I'm still holding out for the Canis Major - Virgo connection as a pre-Danes explanation of when to Wassail...but I have to wait until I find some more astronomical calculations.

Wass Hail!

28 Dec 09 - 03:02 AM (#2797642)
Subject: RE: Folklore: Somerset Girt Dog of Langport
From: GUEST,DoINeedAnAccount_BradNeedham

WooHoo! I found a nice web page for calculating the first and last visibility of various stars during the year, at

Feeding it the latitude and longitude of Glastonbury, Somerset, UK (and with a few more assumptions thrown in) it comes up with an Evening Rising time (first visibility after sunset) of Sirius of January 5, 100 BC. That is, (allowing for a bit of hand waving) at about 100 BC the date when Sirius would be first visible at sunset was about January 5.

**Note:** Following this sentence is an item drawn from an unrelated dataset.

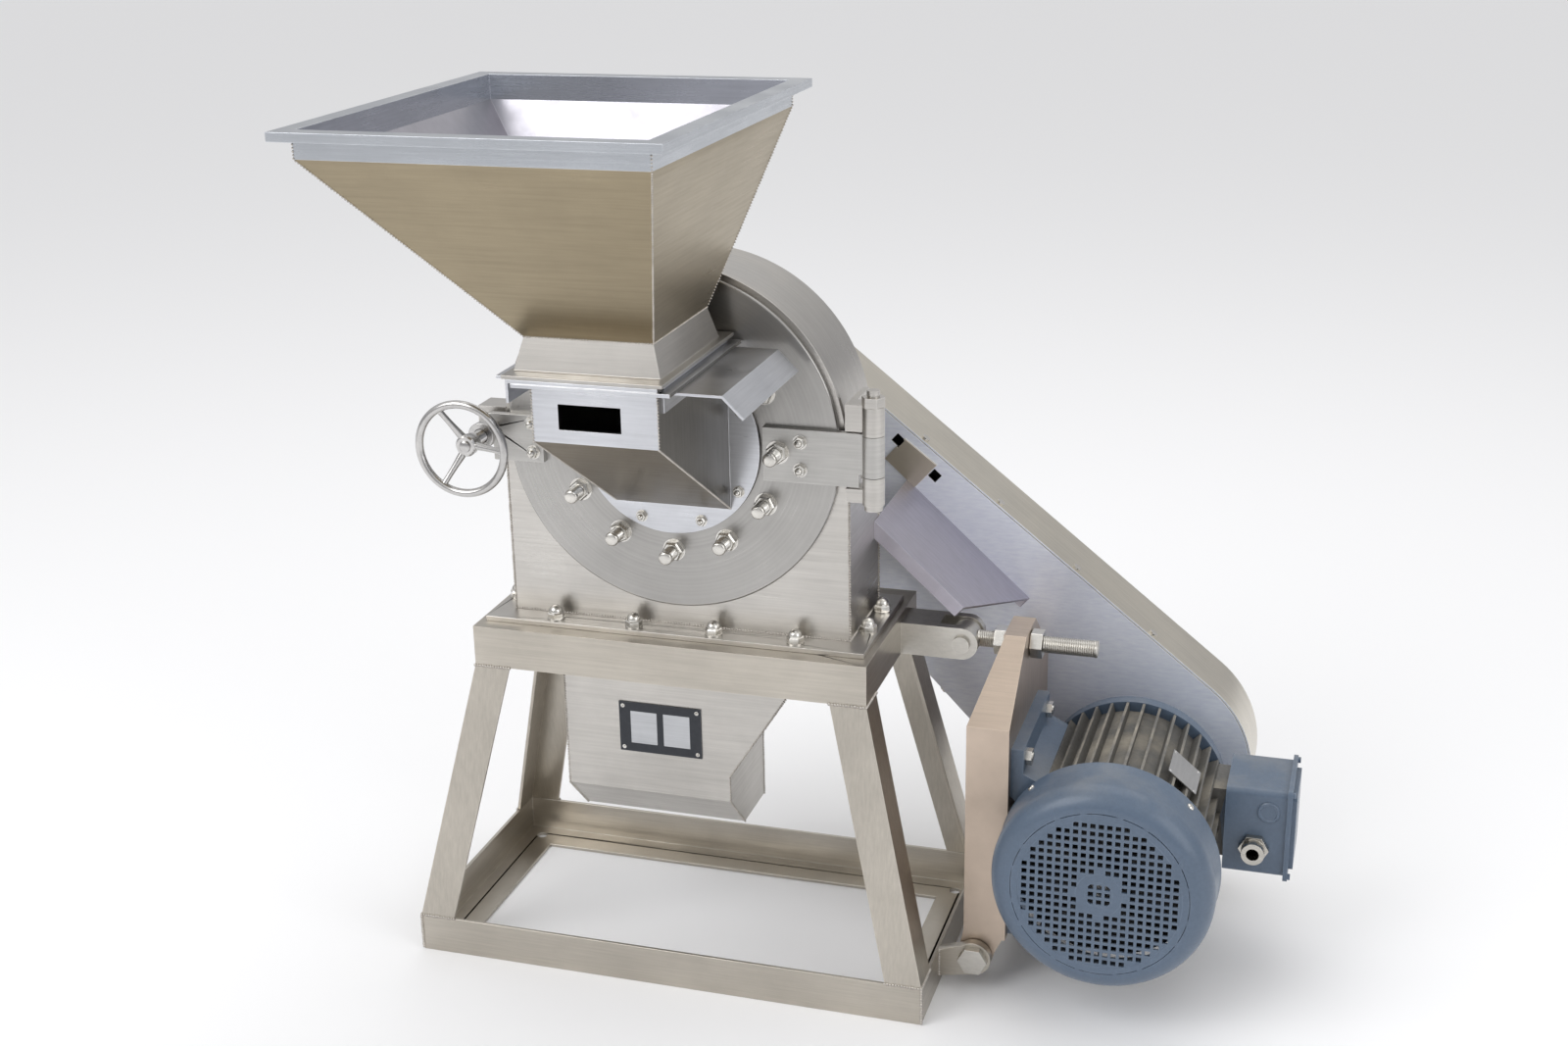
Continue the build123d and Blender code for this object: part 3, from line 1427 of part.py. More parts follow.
neck_levels = (
    (flange_high, neck_left - flare, neck_right + flare, neck_front - flare, neck_back + flare),
    (neck_top, neck_left, neck_right, neck_front, neck_back),
)
band_sides = (rim_left + rim_out, rim_right - rim_out, rim_front + rim_out, rim_back - rim_out)
with BuildPart() as hopper_neck:
    with BuildSketch(Plane.XY.offset(flange_low)):
        box_sketch(flange_left, flange_right, flange_front, flange_rear)
    extrude(amount=hopper_flange)
    for level, left, right, front, back in neck_levels:
        with BuildSketch(Plane.XY.offset(level)):
            box_sketch(left, right, front, back)
    loft(ruled=True)
    for level, left, right, front, back in neck_levels:
        with BuildSketch(Plane.XY.offset(level)):
            box_sketch(left, right, front, back, sheet)
    loft(ruled=True, mode=Mode.SUBTRACT)
    with BuildSketch(Plane.XY.offset(flange_low)):
        box_sketch(*neck_levels[0][1:], sheet)
    extrude(amount=hopper_flange, mode=Mode.SUBTRACT)
save(hopper_neck, "hopper_neck")

with BuildPart() as hopper:
    # sloping sides
    for level, sides in ((neck_top, neck_levels[1][1:]), (band_low, band_sides)):
        with BuildSketch(Plane.XY.offset(level)):
            box_sketch(*sides)
    loft(ruled=True)
    # upright band and outward rim with a folded lip
    with BuildSketch(Plane.XY.offset(band_low)):
        box_sketch(*band_sides)
    extrude(amount=rim_top - band_low)
    with BuildSketch(Plane.XY.offset(rim_top - sheet)):
        box_sketch(rim_left, rim_right, rim_front, rim_back)
    extrude(amount=sheet)
    with BuildSketch(Plane.XY.offset(rim_top - lip_drop)):
        box_sketch(rim_left, rim_right, rim_front, rim_back)
        with Locations(((rim_left + rim_right) / 2, (rim_front + rim_back) / 2)):
            Rectangle(
                rim_right - rim_left - 2 * sheet, rim_back - rim_front - 2 * sheet, mode=Mode.SUBTRACT
            )
    extrude(amount=lip_drop)
    # inside
    for level, sides in ((neck_top, neck_levels[1][1:]), (band_low, band_sides)):
        with BuildSketch(Plane.XY.offset(level)):
            box_sketch(*sides, sheet)
    loft(ruled=True, mode=Mode.SUBTRACT)
    with BuildSketch(Plane.XY.offset(band_low)):
        box_sketch(*band_sides, sheet)
    extrude(amount=rim_top - band_low, mode=Mode.SUBTRACT)
save(hopper, "hopper")
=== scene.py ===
"""Finishes, small parts and studio for a hammer mill on an angle-iron stand.

Laid out as an add-on: sizes and colours are properties, each group of pieces has an operator,
and a sidebar panel lists them. Everything is in metres, in the frame of the construction model.
"""
import math

import bmesh
import bpy
from mathutils import Euler, Matrix, Vector


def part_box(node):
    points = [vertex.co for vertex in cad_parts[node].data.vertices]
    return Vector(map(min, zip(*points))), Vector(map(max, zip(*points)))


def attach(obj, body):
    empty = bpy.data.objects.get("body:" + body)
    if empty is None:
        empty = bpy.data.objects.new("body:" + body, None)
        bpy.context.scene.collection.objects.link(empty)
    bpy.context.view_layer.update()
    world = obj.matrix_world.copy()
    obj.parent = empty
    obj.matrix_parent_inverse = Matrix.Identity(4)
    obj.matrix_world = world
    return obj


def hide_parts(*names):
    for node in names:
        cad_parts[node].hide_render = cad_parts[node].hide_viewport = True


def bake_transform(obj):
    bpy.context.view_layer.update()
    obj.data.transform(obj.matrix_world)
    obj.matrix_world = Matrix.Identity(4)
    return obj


bl_info = {
    "name": "Hammer mill",
    "version": (1, 0, 0),
    "blender": (4, 5, 0),
    "location": "3D View > Sidebar > Mill",
    "description": "Finishes, small parts and studio for a belt-driven hammer mill",
    "category": "Object",
}

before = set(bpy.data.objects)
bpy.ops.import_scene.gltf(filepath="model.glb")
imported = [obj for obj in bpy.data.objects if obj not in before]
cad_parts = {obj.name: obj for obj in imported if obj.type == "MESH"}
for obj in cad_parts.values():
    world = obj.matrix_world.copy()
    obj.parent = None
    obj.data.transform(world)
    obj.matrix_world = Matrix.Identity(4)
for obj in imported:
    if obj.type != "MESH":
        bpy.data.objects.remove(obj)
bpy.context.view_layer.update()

# Places that several pieces share, in metres.
AXIS_Z = 0.630
MOTOR_AXIS = Vector((0.493, 0.0, 0.180))
HOUSING_HALF = 0.200
HOUSING_FRONT = -0.065
HOUSING_BACK = 0.061
FLANGE_TOP = 0.413
DOOR_FACE = -0.072
COWL_RADIUS = 0.121
STRAP_FACE = -0.080
STAND_LOW, STAND_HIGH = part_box("base_frame")
TOP_LOW, TOP_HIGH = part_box("top_frame")
HOPPER_LOW, HOPPER_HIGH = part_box("hopper")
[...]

The exact date isn't important (because it relies on things like atmospheric conditions in the area and the calendar in use at the time) - what's important is that it's possible for it to come out to something close to Twelfth Night: the time of Wassailing.

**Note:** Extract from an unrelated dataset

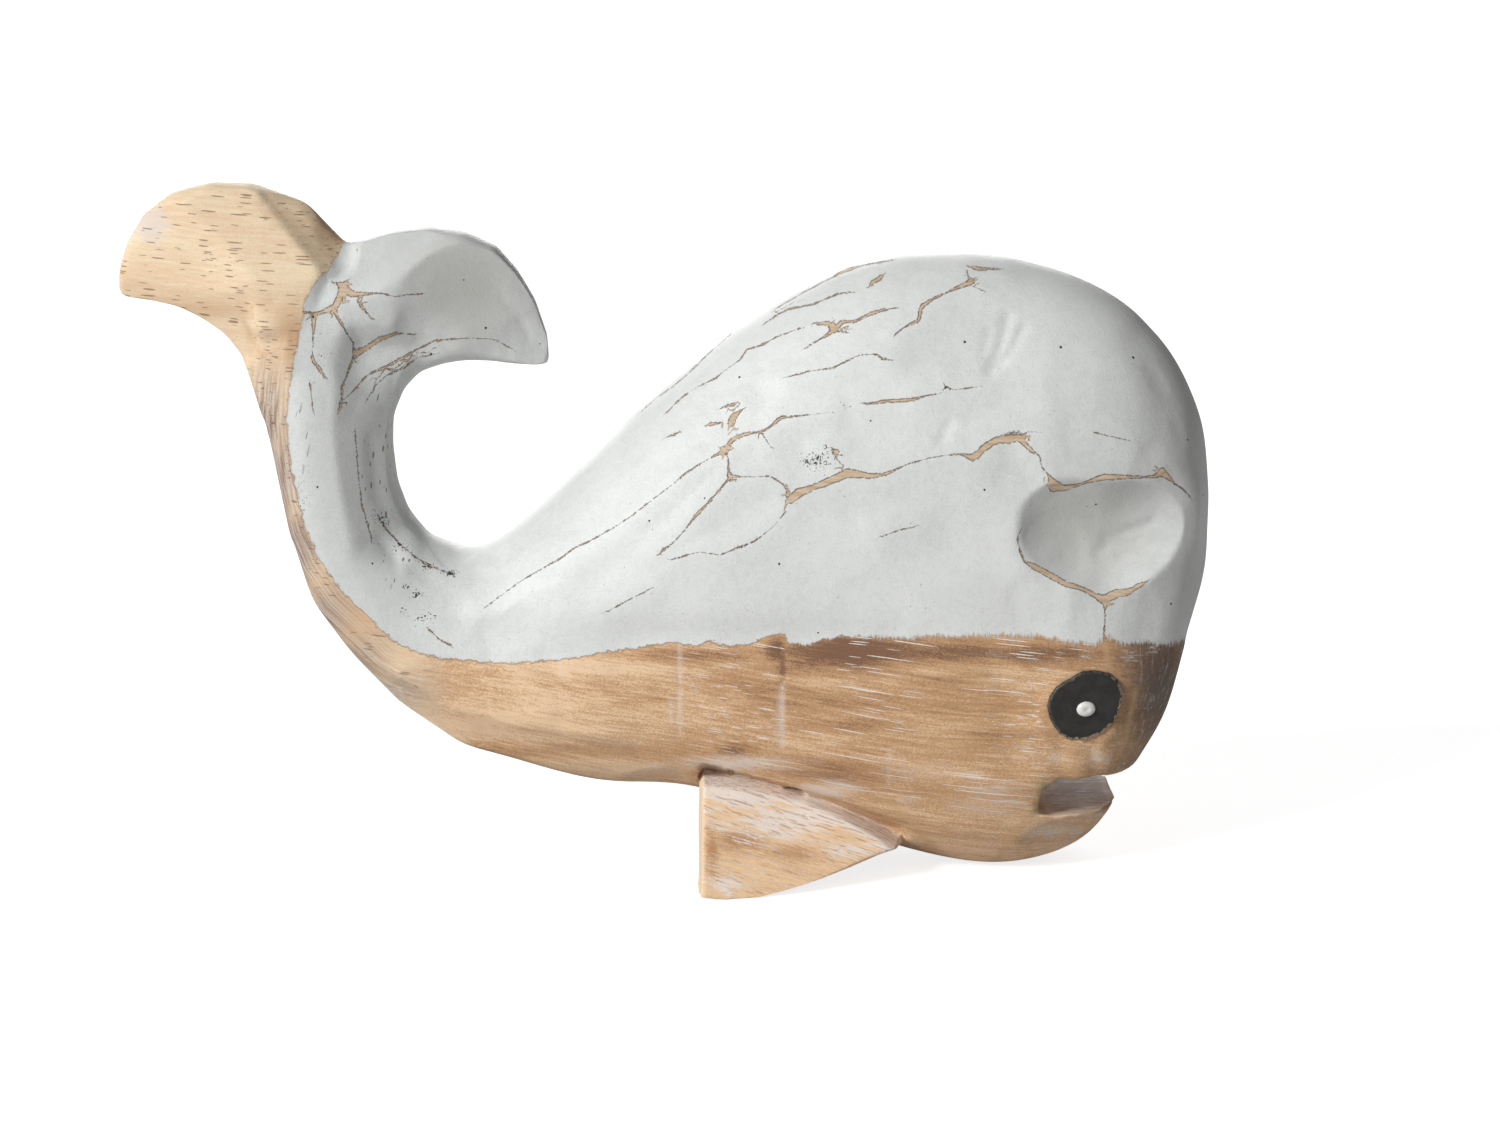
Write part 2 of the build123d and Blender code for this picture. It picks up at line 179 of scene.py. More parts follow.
# Soft patches on body and fins, each as pixel across and down, reach across and down, strength
softPatches = {
    # lime wash left in the grain
    "washed": [
        (1098, 757, 14, 14, 1.0), (1056, 758, 12, 12, 0.9), (1150, 700, 36, 60, 0.4),
        (1080, 800, 36, 14, 1.3), (1110, 795, 12, 14, 1.1), (1125, 735, 10, 16, 0.6),
        (1050, 832, 50, 14, 1.0), (1075, 845, 50, 16, 0.8), (985, 800, 60, 26, 0.85),
        (920, 772, 60, 20, 0.7), (745, 796, 46, 15, 1.1), (810, 818, 60, 13, 1.1),
        (770, 825, 50, 18, 0.8), (725, 884, 22, 12, 0.9), (860, 850, 40, 10, 0.7),
        (700, 768, 90, 10, 0.9), (620, 745, 90, 14, 0.6), (1030, 745, 40, 40, 0.5),
        (350, 655, 40, 24, 0.5), (150, 225, 26, 24, 1.4), (905, 800, 30, 6, 1.0),
        (640, 700, 14, 30, 0.4), (900, 845, 60, 12, 0.6), (1010, 655, 70, 10, 0.5),
        (900, 765, 14, 24, 0.6), (1088, 655, 14, 14, 0.8), (1130, 655, 18, 14, 0.8),
        (1060, 660, 20, 12, 0.5), (1150, 650, 30, 16, 0.6), (1000, 790, 40, 16, 0.4),
        (960, 835, 40, 10, 0.6), (735, 764, 75, 11, 1.3), (830, 790, 46, 12, 1.2),
        (1110, 765, 30, 20, 0.8), (400, 690, 60, 22, 0.7), (1000, 842, 34, 10, 0.7),
    ],
    # warmer or darker wood, with painted shade on the notch wall, the left fluke's lower bevel, the
    # snout's front and under the belly
    "tanAndShade": [
        (850, 652, 80, 18, 1.1), (930, 652, 100, 12, 0.6), (1040, 654, 70, 10, 0.6),
        (900, 690, 130, 10, 0.15), (690, 655, 120, 9, 0.5), (850, 702, 60, 14, 0.3),
        (800, 664, 40, 14, 0.6), (930, 712, 90, 8, 0.15), (776, 650, 14, 14, 1.0),
        (1160, 670, 40, 50, 0.8), (1180, 730, 44, 80, 0.8), (1150, 775, 40, 30, 0.7),
        (740, 840, 34, 12, 0.8), (800, 852, 40, 10, 0.5), (712, 850, 8, 30, 0.7),
        (782, 662, 3, 24, 0.9), (540, 655, 90, 6, 0.4), (430, 680, 80, 26, 0.3),
        (292, 335, 18, 34, 1.0), (262, 300, 16, 10, 0.5), (850, 770, 60, 16, 0.3),
        (520, 752, 160, 12, 0.5), (335, 215, 20, 32, 1.0), (700, 770, 40, 12, 0.3),
        (760, 690, 60, 8, 0.35), (590, 685, 70, 12, 0.3), (190, 312, 70, 10, 0.6),
        (735, 750, 22, 7, 0.5), (345, 630, 60, 40, 0.8), (320, 590, 30, 40, 0.5),
        (790, 700, 90, 14, 0.25), (730, 680, 40, 8, 0.3), (850, 725, 60, 7, 0.4),
        (950, 680, 40, 6, 0.4), (640, 700, 30, 6, 0.35), (1000, 735, 50, 6, 0.35),
    ],
    # painted shade: dark grey wood on the snout's front, the mouth's ledge and corner, the notch
    # wall and under the belly and stem
    "paintedShade": [
        (1080, 796, 38, 14, 0.8), (1162, 690, 34, 60, 0.85), (1160, 745, 30, 44, 0.75),
        (1190, 650, 16, 50, 0.85), (1178, 730, 34, 70, 0.95), (325, 225, 22, 26, 0.35),
        (560, 775, 160, 9, 0.35), (365, 690, 50, 12, 0.3), (1045, 790, 6, 14, 0.4),
    ],
    # greyer paint: some grime, and painted shade in the hollow, on the right fluke, on the stem's
    # inner face and on the head's front
    "grimeAndShade": [
        (1090, 528, 66, 50, 1.1), (465, 285, 64, 64, 1.15), (1180, 440, 50, 120, 0.5),
        (360, 470, 60, 90, 0.4), (1190, 580, 20, 50, 0.5), (700, 625, 200, 12, 0.25),
        (1000, 600, 60, 30, 0.2),
    ],
    # green specks in the corner of the mouth
    "mossy": [
        (1047, 789, 7, 7, 0.9), (1038, 806, 5, 6, 0.5),
    ],
    # the stem's bare edge, where the grain stands upright
    "upright": [
        (268, 420, 22, 60, 1.2), (278, 480, 26, 60, 1.3), (296, 550, 28, 50, 1.3),
        (325, 615, 30, 40, 1.1), (360, 660, 34, 30, 0.9), (400, 690, 40, 24, 0.6),
    ],
    # short dark slits in the paint
    "slits": [
        (385, 430, 22, 60, 1.0), (375, 500, 20, 50, 1.0), (300, 440, 16, 60, 0.6),
        (400, 560, 30, 40, 0.7),
    ],
    # small broken spots in the paint
    "crumbled": [
        (815, 460, 18, 10, 1.0), (425, 617, 12, 7, 0.9), (440, 640, 10, 5, 0.6),
        (416, 594, 6, 5, 1.4), (406, 586, 5, 4, 1.2), (428, 566, 7, 5, 1.2), (450, 573, 8, 4, 1.4),
        (744, 548, 8, 4, 0.8), (661, 552, 5, 4, 0.8), (404, 610, 6, 5, 1.0), (712, 640, 6, 3, 0.7),
        (850, 405, 8, 6, 0.6), (384, 520, 10, 12, 0.9), (400, 545, 12, 10, 0.8),
        (300, 500, 8, 40, 0.45), (320, 360, 5, 14, 0.7),
    ],
}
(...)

So, the verse about the Girt Dog of Langport burning his long tail could (possibly) be giving instructions: The time to go Wassailing is the first night on which you see Sirius rise just after sunset.

(Unfortunately, my idea of the maid with the silver-headed pin referring to Spica in Virgo doesn't seem to pan out - the risings and settings of Spica don't seem to come out anywhere near Twelfth Night.)

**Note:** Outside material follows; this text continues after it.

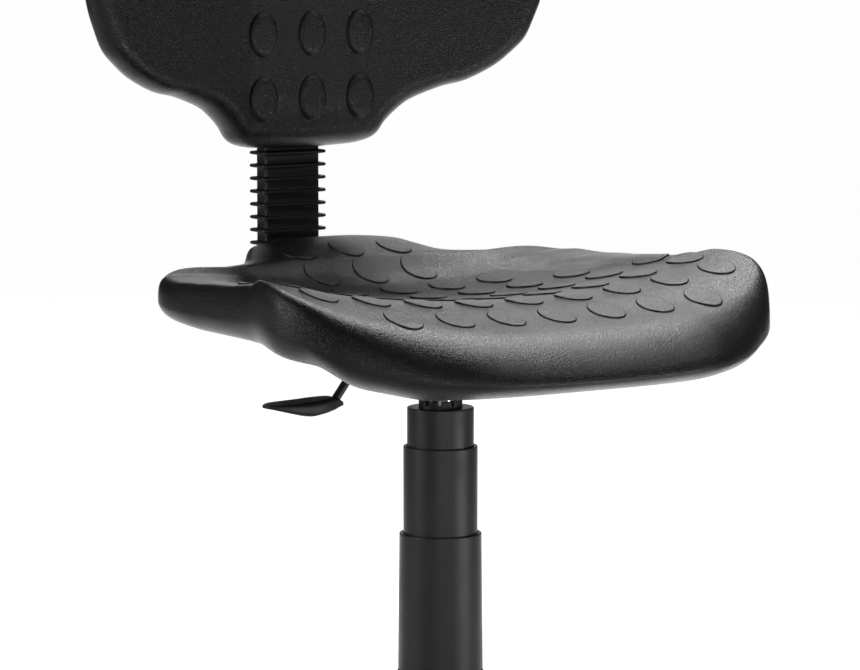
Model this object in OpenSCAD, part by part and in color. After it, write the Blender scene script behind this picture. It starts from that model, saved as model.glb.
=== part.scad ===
// Task chair with moulded seat and backrest, in millimetres.
// Z is up, the floor is Z = 0, the column stands on the origin.
// The chair faces -Y, its left side is +X.

/* [Seat cushion] */
// Half of the widest part of the seat outline
seat_half_width = 225;  // [180:1:270]
// Distance from the column to the front edge of the seat
seat_front = 242;  // [200:1:280]
// Distance from the column to the rear edge of the seat tongue
seat_rear = 197;  // [160:1:230]
// Height of the lowest place on top over the underside
seat_dish_rise = 43.6;  // [30:0.1:70]
// Height gained from the dish to the top of the rear tongue
seat_tongue_rise = 37;  // [20:1:60]
// Side rise of the dish at the reference distance
seat_side_rise = 11.5;  // [4:0.5:20]
// Distance from the centre line where the side rise is stated
seat_side_ref = 145;  // [100:1:180]
// Exponent of the side rise
seat_side_power = 2.2;  // [1.6:0.1:3]
// Height of the underside around the seat board
seat_under_height = 412;  // [390:0.5:440]
// How far the front edge hangs below the underside
seat_front_edge_drop = 4;  // [0:0.5:15]
// Extra height of the lower edge at the rear of the seat
seat_edge_lift = 36;  // [10:1:60]
// Width of the rounding along the upper rim
seat_top_round = 14;  // [8:1:30]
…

Just to clarify: I'm not talking about some mystical/astrological thing: I'm suggesting that the text gives practical instructions of how to choose the time of Wassailing based on simple observations of the sky.

28 Dec 09 - 03:14 AM (#2797645)
Subject: RE: Folklore: Somerset Girt Dog of Langport
From: GUEST,999

"Somerset Girt Dog of Langport"

I can believe it.

10 Mar 10 - 01:43 PM (#2861181)
Subject: RE: Folklore: Somerset Girt Dog of Langport
From: GUEST,Isabel Aimee

there is also a woman talking with the dog, her head can be made out by the drainage channel which wiggles up to the North. Her Pineal gland is in Lyng and she has a radiant head- no eyes left any more... her face is in profile. see if you can see her- there is a little farm in her mouth! i think she is speaking to the girt dog...

09 Sep 16 - 09:59 AM (#3809117)
Subject: RE: Folklore: Somerset Girt Dog of Langport
From: GUEST,John Hartoch

Here are a couple of verses coming from two different versions of the Gower Wassail:

Now master and mistress if you are within
Pray send out your maid with her lily-white skin
For to open the door without more delay
For our time it is precious and we cannot stay

There's a master and a mistress sitting down by the fire
While we poor wassail boys stand out in the mire
Come you pretty maid with your silver headed pin
Pray open the door and let us come in

This would (somewhat disappointingly!) suggest that the reference was to the master and mistress's maid and that, for some reason, she had a silver-headed pin!! Maybe it meant she was wearing her best: maybe it suggests the prosperity of the master and mistress that their maid should be able to afford a silver headed pin.

Any other ideas?


09 Sep 16 - 10:05 AM (#3809122)
Subject: RE: Folklore: Somerset Girt Dog of Langport
From: GUEST,John Hartoch

And here's another one:- I'd had this idea myself but thought the master & Mistress's latch pin would hardly have a silver head but this verse comes from 'The Wassailing Song' but the site doesn't give it a locality.

Then here's to the maid in the lily white smock
Who tripped to the door and slipped back the lock
Who tripped to the door and pulled back the pin
For to let these jolly wassailers in.


09 Sep 16 - 10:08 AM (#3809125)
Subject: RE: Folklore: Somerset Girt Dog of Langport

It was Gloucestershire!


09 Nov 17 - 06:59 PM (#3887766)
Subject: RE: Folklore: Somerset Girt Dog of Langport
From: GUEST,henryp

Come you pretty maid with your silver headed pin
Pray open the door and let us come in

When doors had latches, they could be locked by a pin which prevented the latch being lifted.

The pin was often on a chain. If the chain broke and the pin was lost, it would be replaced by a nail or something similar.